Soon after she found herself running the Perot petition campaign in Maryland, Joan Vinson found herself getting calls from the political pros, eager to sell her their services.
Did she know what a big job she'd taken on? Did she think she could find 63,000 Marylanders who would sign up to get Ross Perot on the ballot? Didn't she want professional help?
"No thanks," she said firmly.
L Nobody gets it, she thought. The idea was to rely on people.
The signatures and the volunteers and the votes were out there. To use the system's political mercenaries was to give in, to succumb, to settle for business as usual. She resented the assumption that a petition drive was beyond the ability of mere citizens.
4 "There's no 'can't do' in me," Mrs. Vinson says.
Today, scant weeks after the petition drive began in Maryland, Mrs. Vinson has collected more than 150,000 signatures, well over twice what she needed.
"People are just so ready for change," she says.
The campaign is definitely a switch from the norm: Mrs. Vinson said it is run on the local level, without directives from Perot headquarters in Dallas.
"They have not told us what to do at all," she says. "They realize the grass-roots effort is a very strong thing. We've been totally independent."
Still, she says, that arrangement may change in the future as the effort shifts from a fairly simple mission -- getting signatures on petitions -- to a more complex one designed to lead to the White House.
Mrs. Vinson says that the state effort does get some of its office expenses reimbursed by the national Perot office, but it has raised about $35,000 on its own to help defray costs.
She thinks of herself as an observer as well as a foot soldier in the Perot movement. She has called that movement a phenomenon.
"You'd have to be in the heart of it to understand, and I still don't understand it," she says.
But she tries. And, quoting from John Adams, she offers an explanation that satisfies her.
"What do people mean by The Revolution?" Adams asked in 1815. Do they mean the revolutionary war?
"That was no part of it," he declared. "The revolution was in the minds of the people. . . . before a drop of blood was shed at Lexington."
Likewise, revolution has been on the minds of people long before Ross Perot presented himself. The roots of discontent reach back through a generation of travail and anguish in American life, she says.
She had been a member of the unofficial Ross Perot brigade for years. In 1968, her husband, Air Force Col. Bobby Vinson, was shot down over Vietnam. Mr. Perot attempted to save him and other downed U.S. pilots.
With the families of other missing servicemen, she went to Paris with the Texas businessman in search of leads.
She recalls a man who was willing to "go around, go under" go wherever he had to to get something done.
Since those years, Joan Vinson served as a staff member on the Bicentennial Commission of the American Revolution, reared four children and eventually remarried.

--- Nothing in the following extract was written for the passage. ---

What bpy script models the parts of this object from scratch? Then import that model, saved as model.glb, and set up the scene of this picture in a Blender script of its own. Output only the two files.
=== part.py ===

Her husband, Richard Stallings, is an active Perot volunteer.
[She prefers to use her first husband's surname because that is how she is widely known for her longtime activism on behalf of Vietnam's prisoners of war and missing in action.]
"The political pundits and those who dismiss this movement, those who think this country will go along with business as usual, don't have any understanding of the American people," she said.